Theoretical Study of Infrared Spectra of OCS-( pH2)2, OCS-( oD2)2, OCS-(HD)2, and Mixed OCS- pH2-He Trimers.

The calculated rovibrational energy levels and infrared spectra for OCS-( pH2)2, OCS-( oD2)2, OCS-(HD)2 and mixed OCS- pH2-He trimers are obtained by performing the exact basis-set calculations for the first time based on the newly developed potential energy surfaces ( J. Chem. Phys. 2017, 147, 044313). The "adiabatic-hindered-rotor" (AHR) method is used for reduced-dimension treatment of the hydrogen rotation.
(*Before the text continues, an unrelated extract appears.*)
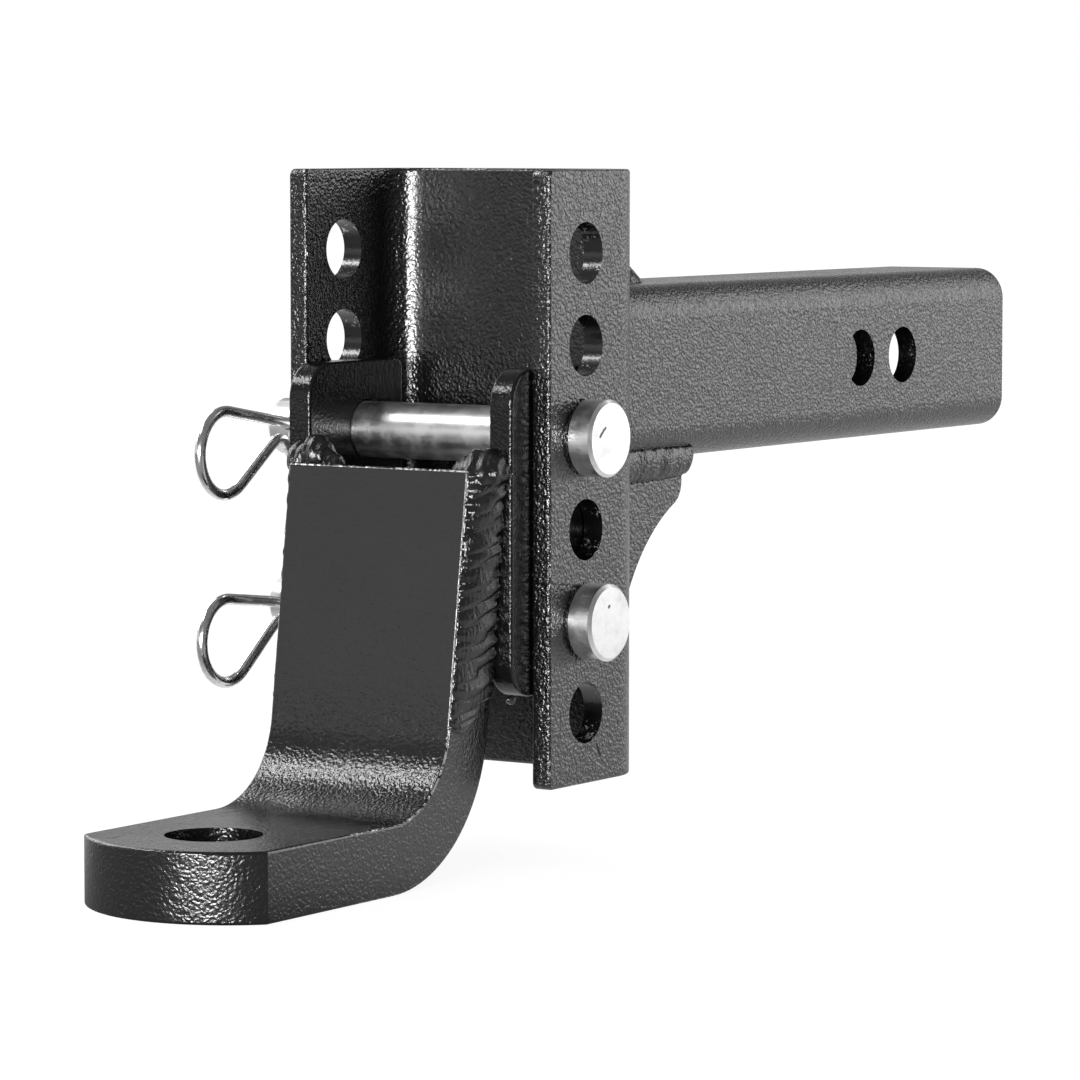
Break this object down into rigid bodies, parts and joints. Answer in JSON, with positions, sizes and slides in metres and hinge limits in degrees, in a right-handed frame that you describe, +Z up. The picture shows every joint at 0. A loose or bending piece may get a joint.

The predicted band origin shifts and the infrared spectra are in good agreement with the available experimental values: for the band origin shifts and infrared transitions, the root-mean-square(rms) deviations are smaller than 0.044 and 0.002 cm-1, respectively. We extend the assignments to the unrecorded infrared transitions for OCS-( pH2)2 and OCS-(HD)2 complexes and identify the infrared spectra for OCS-( oD2)2 and OCS- pH2-He for the first time. Three-dimensional density distributions for the ground states of OCS-( pH2)2, OCS- pH2-He, and OCS-(He)2 show that the pH2 molecules are localized in their corresponding global minimum regions, while the pronounced locations of the He atoms are missing in OCS- pH2-He and OCS-(He)2 with forming incomplete circles around the OCS axis. A clear tunneling splitting is observed for the torsional motion of the two hydrogen molecules ( pH2, HD, or oD2) on a ring about the OCS molecular axis, whereas no tunneling splitting is found in OCS- pH2-He or OCS-(He)2 due to a much lower torsional barrier.